To Powell, rate cuts are not connected with keeping deficits sustainable. Rather, the neutral rate is where policy is heading over time, but it does not determine the number of cuts soon. Treasury yields did not move much, but the Yen remained hovering around the recent highs as Ueda was the notable absentee on the panel.
For markets, the takeaway is that Fed policy will move in the future, but the ECB and the Bank of Brazil will move sooner. Thus, 2024 is turning into a year again of “central bank divergence.” In 2015, the Fed fever reached new heights, but the Fed did not hike until the December meeting, and subsequent hikes were delayed in 2016.
When Sara asked Powell at the end “Were you a two-cut dot or a one-cut-dot for 2024?”, his uneasy laughter and facial expression, in my view, indicate that Powell’s reluctance to answer the question may not put him the camp of the four dots at the top of 2024 plot. That is a “clue” for markets because Powell leaving September open means that December remains an ultra-live meeting to kick off the easing cycle.
The yield curve finished with what bond traders call a “twist steepening”—i.e., the curve steepens bullish (2Y yield down) and bearish (10Y yield up) at the same time. The Yen reacted by weakening because as discussed on the panel, there could be because, as discussed, “spillover effects” from Fed policy.
A year ago on the panel, Ueda was ‘grilled’ about inflation and the Yen. He was careful to admit that inflation was moving closer to the BOJ’s goal, but he added they (BOJ) were “very carefully monitoring” the Yen. The currency was trading at 145 to the dollar and had already depreciated by 20%, a year later the Japanese currency was weaker by another 10% to 15%.
Then, it was unclear how many hikes the Fed would deliver. Now it is getting ‘clearer’ that the Fed could deliver the first cut in a few months. The Yen position, however, is in a more extremer short territory with volatility persistently higher, while the Yen-carry indices are on a decline (Figures 2 and 3).

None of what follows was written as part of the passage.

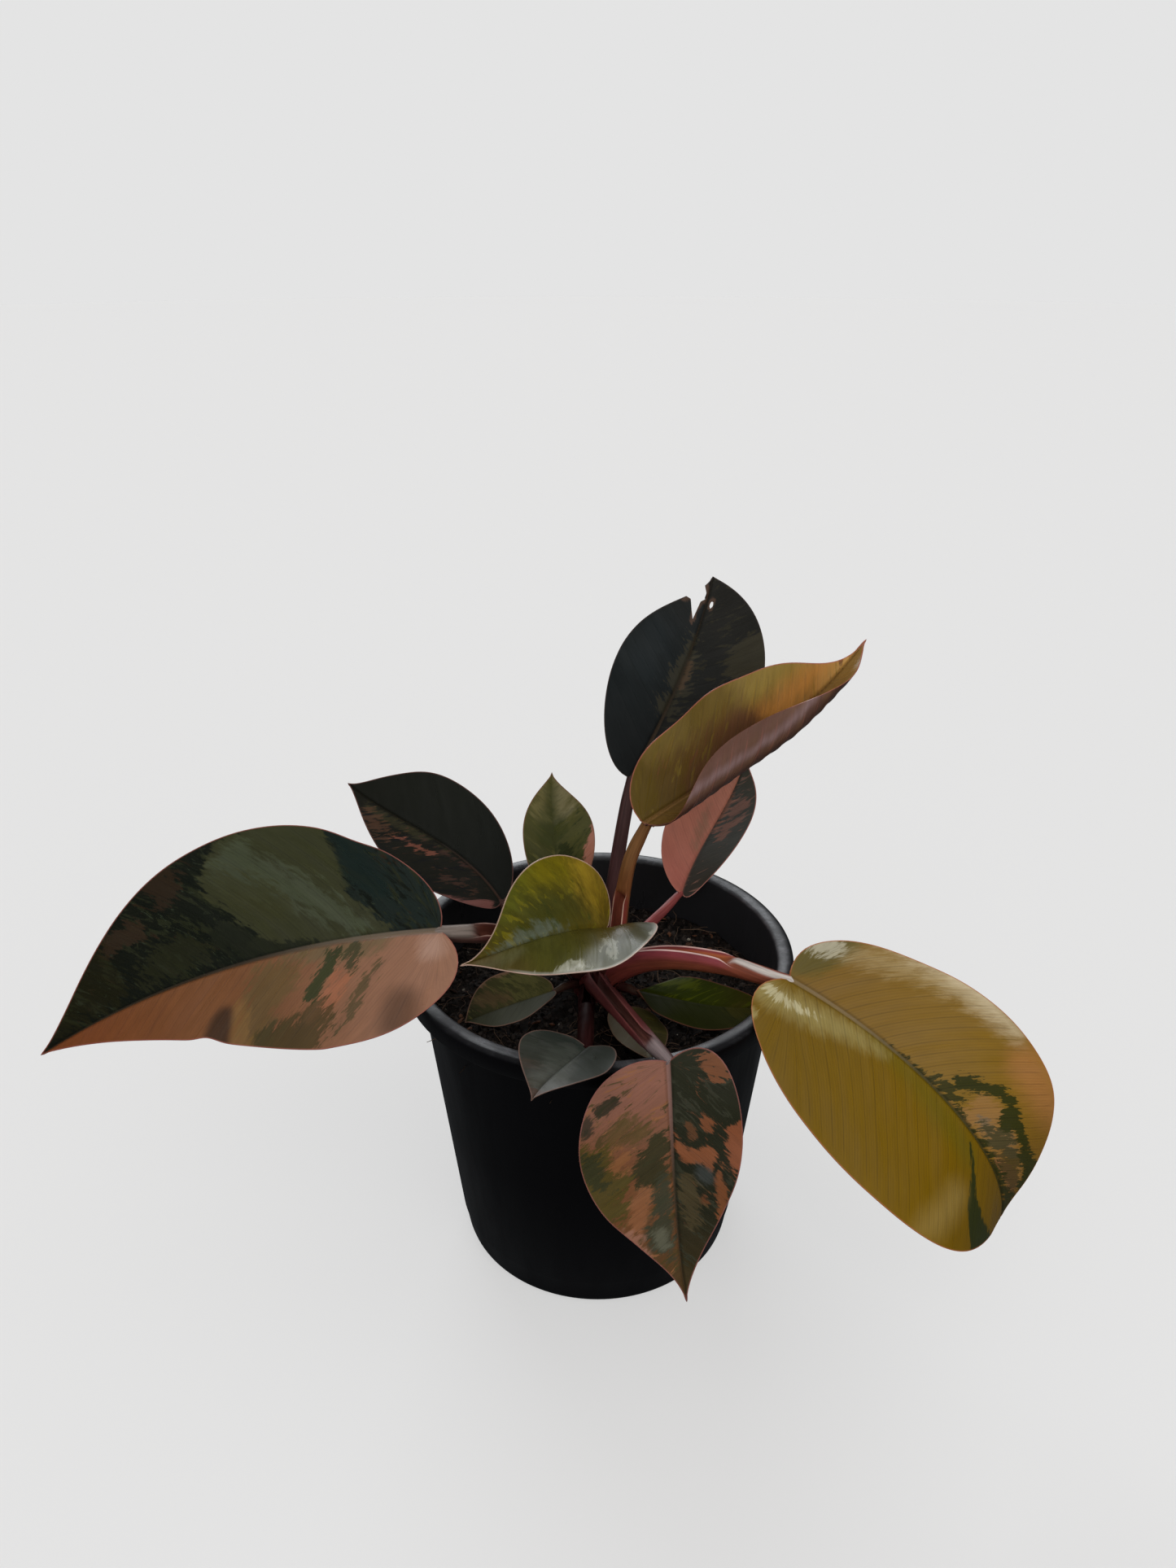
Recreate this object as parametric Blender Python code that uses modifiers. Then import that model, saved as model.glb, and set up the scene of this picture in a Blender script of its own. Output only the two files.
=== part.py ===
"""Potted variegated philodendron, one object in metres with +Z up.

The pot stands on z = 0 with its axis on the Z axis. The front, the side that the photo looks at, is -Y.
Lengths below are in millimetres and angles in degrees until MM turns them into metres.
"""

import math

import bmesh
import bpy
from mathutils import Vector

MM = 0.001

POT_HEIGHT = 122.0
POT_FOOT_RADIUS = 51.5
POT_TOP_RADIUS = 65.0
POT_WALL = 1.2
RIM_RADIUS = 70.0
RIM_DEPTH = 7.5
POT_SIDES = 48
DRAIN_HOLES = 8
DRAIN_RADIUS = 4.0
DRAIN_CIRCLE = 37.0

SOIL_LEVEL = 101.5
SOIL_SIDES = 36
STEM_RADIUS = 8.5
STEM_FOOT = 66.0

GAP = 0.3
BLADE_THICKNESS = 0.8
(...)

So, last year the title of the Sintra note was “Something gotta break.” I re-titled it to “Something gotta give.” The BOJ hikes faster and the Fed moves to cuts or the Yen will weaken towards 175 to 200 to the dollar.
That could lead to the unwind of carry trades, which plays right into the US Treasury likely to get bearish steeper for financial stress reasons and that is not a positive for the stock market.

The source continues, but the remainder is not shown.